On the good side - the cave is shallow enough, with average depths of 15 meters with no significant currents. You can penetrate far from the entrance and still not get on the decompression.

On the other hand - the walls and the ceiling (sulfate rocks) are very fragile. The time of the dive is limited to low water temperatures and equipment configuration: from 30 minutes to 2 hours. The side aisles have thick layers of silt which can be stirred up easily.


Diving Orda Cave


Still there are very few people who have seen the beauty of this cave. Low temperatures, complexity of the dive, particular equipment configuration sort out many divers. The cave was only discovered in the middle of the last century, and people started visiting it only recently – about 20 years ago.


Those who have been diving there describe it as "Enomorous Cosmos Under the Ice". My friend, Nazar Karmakov, who has done some of his cave training with Cave Gravity in Yucatan caves: " While diving caves of Yucatan, I felt in love instantly with cenotes, their light play, unreal formations and the beauty of halocline. It is hard to get impressed by any cave after diving Yucan caves. But when I dove Orda, I was mesmorzid by the size of the cave, by the ideal shapes of white gypsum, almost too ideal looking rocks. It would be incorrect to compare Yucatan caves to Orda Cave. While I felt in love with caves in Yucatan from the first dive, Orda Cave is Cosmos, probably the only cosmos in Russia that there is..."

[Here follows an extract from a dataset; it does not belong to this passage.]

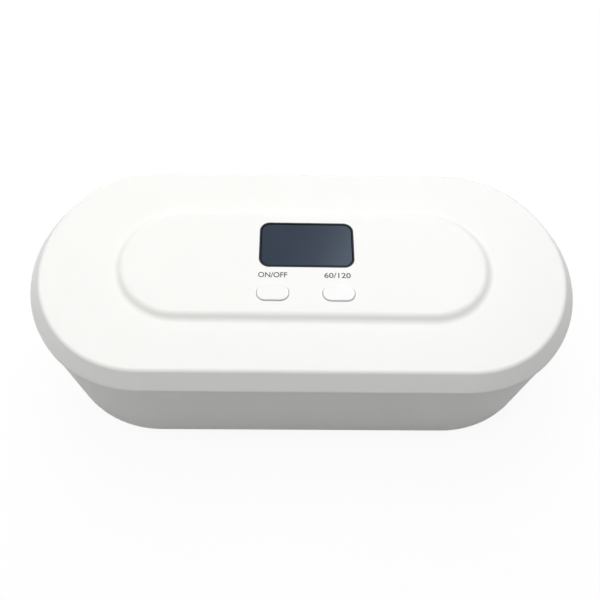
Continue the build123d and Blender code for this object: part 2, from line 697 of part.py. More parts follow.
def make_control_board():
    """Main board with a front tongue for the sensor and a notched rear tongue for the charge socket."""
    half = BOARD_LENGTH / 2
    board = block((-half, BOARD_FRONT_Y, BOARD_Z), (half, BOARD_BACK_Y, BOARD_TOP_Z))
    front = BOARD_TONGUE_FRONT_WIDTH / 2
    board = board + block((-front, BOARD_TONGUE_FRONT_Y, BOARD_Z), (front, BOARD_FRONT_Y + CUT, BOARD_TOP_Z))
    back = BOARD_TONGUE_BACK_WIDTH / 2
    board = board + block((-back, BOARD_BACK_Y - CUT, BOARD_Z), (back, BOARD_TONGUE_BACK_Y, BOARD_TOP_Z))
    notch = PORT_LENGTH / 2 + BOARD_PLAY
    port_back = PORT_MOUTH_Y - PORT_DEPTH - BOARD_PLAY
    low = (-notch, port_back, BOARD_Z - CUT)
    board = board - block(low, (notch, BOARD_TONGUE_BACK_Y + CUT, BOARD_TOP_Z + CUT))
    for x in (-BOARD_SCREW_X, BOARD_SCREW_X):
        for y in BOARD_SCREW_Y:
            board = board - post(x, y, BOARD_SCREW_R + BOARD_PLAY, BOARD_Z - CUT, BOARD_TOP_Z + CUT)
    return board


def make_board_chips():
    """Controller, driver, coil and capacitor on the main board."""
    chips = []
    for x, y, length, width, height in CHIPS:
        low = (x - length / 2, y - width / 2, BOARD_TOP_Z)
        high = (x + length / 2, y + width / 2, BOARD_TOP_Z + height)
        chips.append(block(low, high))
    x, y, radius, height = CAPACITOR
    return chips + [post(x, y, radius, BOARD_TOP_Z, BOARD_TOP_Z + height)]


def make_board_screws():
    """Four screws up through the main board into the lid."""
    return [screw(x, y, BOARD_Z - BOARD_SCREW_HEAD, BOARD_SCREW_HEAD_R, BOARD_SCREW_HEAD, BOARD_SCREW_R,
                  BOARD_SCREW_LENGTH, up=True)
            for x in (-BOARD_SCREW_X, BOARD_SCREW_X) for y in BOARD_SCREW_Y]


def make_board_headers():
    """Two pin headers between the lamp strips and the main board."""
    low_z = PAN_FLOOR_TOP_Z + LAMP_BOARD
    half_x = HEADER_LENGTH / 2
    half_y = HEADER_WIDTH / 2
    return [block((HEADER_X - half_x, y - half_y, low_z), (HEADER_X + half_x, y + half_y, BOARD_Z))
            for y in (-LAMP_Y, LAMP_Y)]


def make_hall_sensor():
    """Sensor on the front tongue of the main board."""
    length, width, height = HALL_SIZE
    low = (-length / 2, HALL_Y - width / 2, BOARD_TOP_Z)
    return block(low, (length / 2, HALL_Y + width / 2, BOARD_TOP_Z + height))


def make_charge_port():
    """Sheet metal socket shell with its tongue, mouth to the back."""
    back_y = PORT_MOUTH_Y - PORT_DEPTH
    bore = port_tunnel(-PORT_SHELL, back_y + PORT_BACK_WALL, PORT_MOUTH_Y + CUT)
    low = (-PORT_TONGUE_HALF, back_y + PORT_TONGUE_ROOT, PORT_Z - PORT_TONGUE / 2)
    high = (PORT_TONGUE_HALF, back_y + PORT_TONGUE_ROOT + PORT_TONGUE_LENGTH, PORT_Z + PORT_TONGUE / 2)
    return port_tunnel(0, back_y, PORT_MOUTH_Y) - bore + block(low, high)


def make_battery_pack():
    """Flat battery on the floor of the inner cover."""
    length, width, height = BATTERY_SIZE
    middle = (BATTERY_X, 0, PAN_FLOOR_TOP_Z + height / 2)
    pack = Pos(*middle) * Box(length, width, height)
    return fillet(pack.edges().filter_by(Axis.Y), BATTERY_EDGE_R)


def make_lid_inner_cover():
    """Pan that closes the lid from below, with the lamp slots and a flange for the screws."""
    pan = slab(PAN_INSET, PAN_BOTTOM_Z, PAN_TOP_Z)
    pan = fillet(edges_at(pan, PAN_BOTTOM_Z), PAN_BOTTOM_R)
    pan = pan + slab(PAN_FLANGE_INSET, PAN_FLANGE_Z, PAN_TOP_Z)
    pan = pan - slab(PAN_INSET + PAN_WALL, PAN_FLOOR_TOP_Z, PAN_TOP_Z + CUT)
    for y in (-LAMP_Y, LAMP_Y):
        half_x = LAMP_SLOT_LENGTH / 2
        half_y = LAMP_SLOT_WIDTH / 2
        low = (-half_x, y - half_y, PAN_BOTTOM_Z - CUT)
        pan = pan - block(low, (half_x, y + half_y, PAN_FLOOR_TOP_Z + CUT))
        pan = pan - lamp_cover(y, LAMP_PLAY, PAN_BOTTOM_Z - CUT)
    for x, y in corner_places(LID_SCREW_INSET):
        pan = pan - post(x, y, LID_SCREW_R, PAN_FLANGE_Z - CUT, PAN_TOP_Z + CUT)
        pan = pan - post(x, y, LID_SCREW_HEAD_R, PAN_FLANGE_Z - CUT, PAN_FLANGE_Z + LID_SCREW_HEAD)
    for x in (-MAGNET_X, MAGNET_X):
        pan = pan - lid_magnet(x)
    return pan


def lid_magnet(x):
    """Flat magnet let into the top of the flange at the front."""
    front = -(HALF_WIDTH - PAN_FLANGE_INSET - LID_MAGNET_INSET)
    half = MAGNET_LENGTH / 2
    low = (x - half, front, PAN_FLANGE_Z + LID_MAGNET_FLOOR)
    return block(low, (x + half, front + MAGNET_DEPTH, PAN_TOP_Z))


def make_lid_magnets():
    """Two magnets in the flange of the inner cover."""
    return [lid_magnet(x) for x in (-MAGNET_X, MAGNET_X)]


def make_lid_screws():
    """Six screws up through the flange into the lid's bosses, heads flush."""
    return [screw(x, y, PAN_FLANGE_Z, LID_SCREW_HEAD_R, LID_SCREW_HEAD, LID_SCREW_R, LID_SCREW_LENGTH,
                  up=True)
            for x, y in corner_places(LID_SCREW_INSET)]


def make_light_seal():
    """Silicone ring under the flange."""
    return ring(SEAL_INSET, SEAL_INSET + SEAL_WIDTH, PAN_FLANGE_Z - SEAL_HEIGHT, PAN_FLANGE_Z)


def make_led_boards():
    """Two lamp strips on the floor of the inner cover."""
    half_x = LAMP_BOARD_LENGTH / 2
    half_y = LAMP_BOARD_WIDTH / 2
    top_z = PAN_FLOOR_TOP_Z + LAMP_BOARD
    return [block((-half_x, y - half_y, PAN_FLOOR_TOP_Z), (half_x, y + half_y, top_z))
            for y in (-LAMP_Y, LAMP_Y)]


def emitter_places():
    """Centres of the emitters along the two strips."""
    start = -EMITTER_PITCH * (EMITTER_COUNT - 1) / 2
    return [(start + step * EMITTER_PITCH, y) for y in (-LAMP_Y, LAMP_Y) for step in range(EMITTER_COUNT)]


def make_uv_leds():
    """Emitters under the lamp strips, facing down into the chamber."""
    leds = []
    half = EMITTER_SIDE / 2
    for x, y in emitter_places():
        top_z = PAN_FLOOR_TOP_Z
        body = block((x - half, y - half, top_z - EMITTER_HEIGHT), (x + half, y + half, top_z))
        low_z = top_z - EMITTER_HEIGHT
        cup = post(x, y, EMITTER_CUP_R, low_z - CUT, low_z + EMITTER_CUP)
        leds.append(body - cup)
    return leds


def lamp_cover(y, grow, low_z):
    """Rounded flat strip under one lamp strip, up to the ledge of its pocket."""
    size = (LAMP_COVER_LENGTH + 2 * grow, LAMP_COVER_WIDTH + 2 * grow)
    return rounded_block((0, y), size, LAMP_COVER_R + grow, low_z, PAN_BOTTOM_Z + LAMP_COVER)


def make_led_covers():
    """Two clear strips flush with the underside of the inner cover."""
    return [lamp_cover(y, 0, PAN_BOTTOM_Z) for y in (-LAMP_Y, LAMP_Y)]


NODES = {
    "base_shell": make_base_shell,
    "chamber_liner": make_chamber_liner,
    "liner_screws": make_liner_screws,
    "tool_rack": make_tool_rack,
    "rubber_feet": make_rubber_feet,
    "base_magnets": make_base_magnets,
    "sensor_magnet": make_sensor_magnet,
    "hinge_pins": make_hinge_pins,
    "lid_shell": make_lid_shell,
    "window_bezel": make_window_bezel,
    "display_window": make_display_window,
    "display_module": make_display_module,
    "control_board": make_control_board,
    "board_chips": make_board_chips,
    "board_screws": make_board_screws,
    "board_headers": make_board_headers,
    "hall_sensor": make_hall_sensor,
    "charge_port": make_charge_port,
    "switch_housings": make_switch_housings,
    "battery_pack": make_battery_pack,
    "lid_inner_cover": make_lid_inner_cover,
    "lid_screws": make_lid_screws,
    "lid_magnets": make_lid_magnets,
    "light_seal": make_light_seal,
    "led_boards": make_led_boards,
    "uv_leds": make_uv_leds,
    "led_covers": make_led_covers,
    "power_button": lambda: make_button(BUTTON_X["power"]),
    "power_plunger": lambda: make_plunger(BUTTON_X["power"]),
    "timer_button": lambda: make_button(BUTTON_X["timer"]),
    "timer_plunger": lambda: make_plunger(BUTTON_X["timer"]),
}

os.makedirs("parts", exist_ok=True)
for name, make in NODES.items():
    made = make()
    pieces = made if isinstance(made, list) else [made]
    placed = [Pos(0, BACK_SHIFT, 0) * piece for piece in pieces]
    shape = placed[0] if len(placed) == 1 else Compound(children=placed)
    export_step(shape, f"parts/{name}.step")
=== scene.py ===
"""Looks of a white ultraviolet sterilizer box for nail tools, in metres, in the frame of its CAD model."""
import json
from math import cos, pi, radians, sin

import bmesh
import bpy
import numpy as np
from mathutils import Matrix, Vector

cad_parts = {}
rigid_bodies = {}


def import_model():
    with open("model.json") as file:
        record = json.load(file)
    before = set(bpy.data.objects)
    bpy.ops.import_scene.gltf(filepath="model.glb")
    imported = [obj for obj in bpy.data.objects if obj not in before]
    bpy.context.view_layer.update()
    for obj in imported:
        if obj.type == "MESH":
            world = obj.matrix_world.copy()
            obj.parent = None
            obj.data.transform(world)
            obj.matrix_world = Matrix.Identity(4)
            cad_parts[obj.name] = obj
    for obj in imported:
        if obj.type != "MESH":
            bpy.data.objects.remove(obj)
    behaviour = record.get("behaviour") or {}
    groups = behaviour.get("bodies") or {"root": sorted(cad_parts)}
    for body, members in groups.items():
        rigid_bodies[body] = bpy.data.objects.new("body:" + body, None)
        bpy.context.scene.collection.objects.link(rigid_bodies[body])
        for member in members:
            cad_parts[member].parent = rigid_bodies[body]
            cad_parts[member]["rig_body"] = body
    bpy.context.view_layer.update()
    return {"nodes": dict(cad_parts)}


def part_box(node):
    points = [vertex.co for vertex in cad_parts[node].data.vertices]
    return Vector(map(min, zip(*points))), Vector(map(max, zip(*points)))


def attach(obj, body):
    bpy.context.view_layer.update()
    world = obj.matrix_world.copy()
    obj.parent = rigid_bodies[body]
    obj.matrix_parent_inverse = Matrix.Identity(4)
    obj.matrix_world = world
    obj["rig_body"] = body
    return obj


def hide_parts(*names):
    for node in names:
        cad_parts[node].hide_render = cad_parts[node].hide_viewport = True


MM = 0.001
UM = 0.000001
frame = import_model()
panel_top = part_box("lid_shell")[1].z
led_low, led_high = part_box("uv_leds")
strip_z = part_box("led_boards")[0].z
port_low, port_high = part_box("charge_port")
port_middle_z = (port_low.z + port_high.z) / 2

# Clean-up and shading of the construction pieces' copies
MERGE_REACH = 2 * UM
FLAT_ANGLE = radians(0.2)
SHARP_ANGLE = radians(35)
BEVEL_STEPS = 3

# Printed legends in millimetres: the words, their middle along X and their length
LEGENDS = {"power_legend": ("ON/OFF", -14.5, 12.9), "timer_legend": ("60/120", 14.4, 11.8)}
LEGEND_Y = -8.3
LEGEND_HEIGHT = 2.7
INK_THICK = 0.04

# Share of its thickness that the middle of the ink lies over the panel
INK_LIFT = 0.3

# Letters as Blender draws them, before they are brought to the measures above
LETTER_DEPTH = 0.5
LETTER_SPREAD = 0.012
LETTER_STEPS = 6

# Lenses, resistors and terminals on the lamp strips, in millimetres; a pair is along X and along Y
EMITTER_HALF = 1.75
EMITTERS_IN_ROW = 6
CUP_DEPTH = 0.3
LENS_R = 1.0
LENS_DROP = 0.28
RESISTOR = (1.5, 0.8)
RESISTOR_HEIGHT = 0.45
RESISTOR_EDGE = 0.08
TERMINAL = (0.32, 0.84)
TERMINAL_X = 0.66
TERMINAL_HEIGHT = 0.48
TERMINAL_EDGE = 0.1

# Tongue of the charge socket and the contacts on it, in millimetres; the pair is along X and along Y
TONGUE_HALF_X = 3.31
TONGUE_HALF_Z = 0.36
TONGUE_ROOT = 0.99
TONGUE_TOP = 0.35
CONTACT = (0.26, 3.4)
CONTACT_PITCH = 0.5
CONTACT_COUNT = 12
CONTACT_Y = 5.4
CONTACT_HEIGHT = 0.03
CONTACT_EDGE = 0.01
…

Check out the video below directed by Stratis Kas at www.intothewild.tech who offers guided tours of the Orda Cave as well as full dive and stay packages. The video perfectly shows what a day of diving in the Orda Cave looks like. Just a walk to the cave entrance in the winter times is an adventure itself. Snow extending to the horizon, fresh and crisp Siberian air and getting under the ice crust to see the gypsum cave - captivating.




The water is freezing but nevertheless the cave has tiny living inhabitants such as a blind sand hopper (Amphipod Crangonyx).


You can dive the cave all year around. There is also cave diving training available on the location. Training in these conditions must be tough but it will surely make you a more confident diver.


To get to the Orda Cave, you can fly to the airport of the city of Perm which accepts direct flights from Moscow. You stay overnight at either the village of Orda or the city of Kungur. Both places are a car ride from the airport. The village of Orda is the closest to the cave entrance, which is just a few hundred meters away.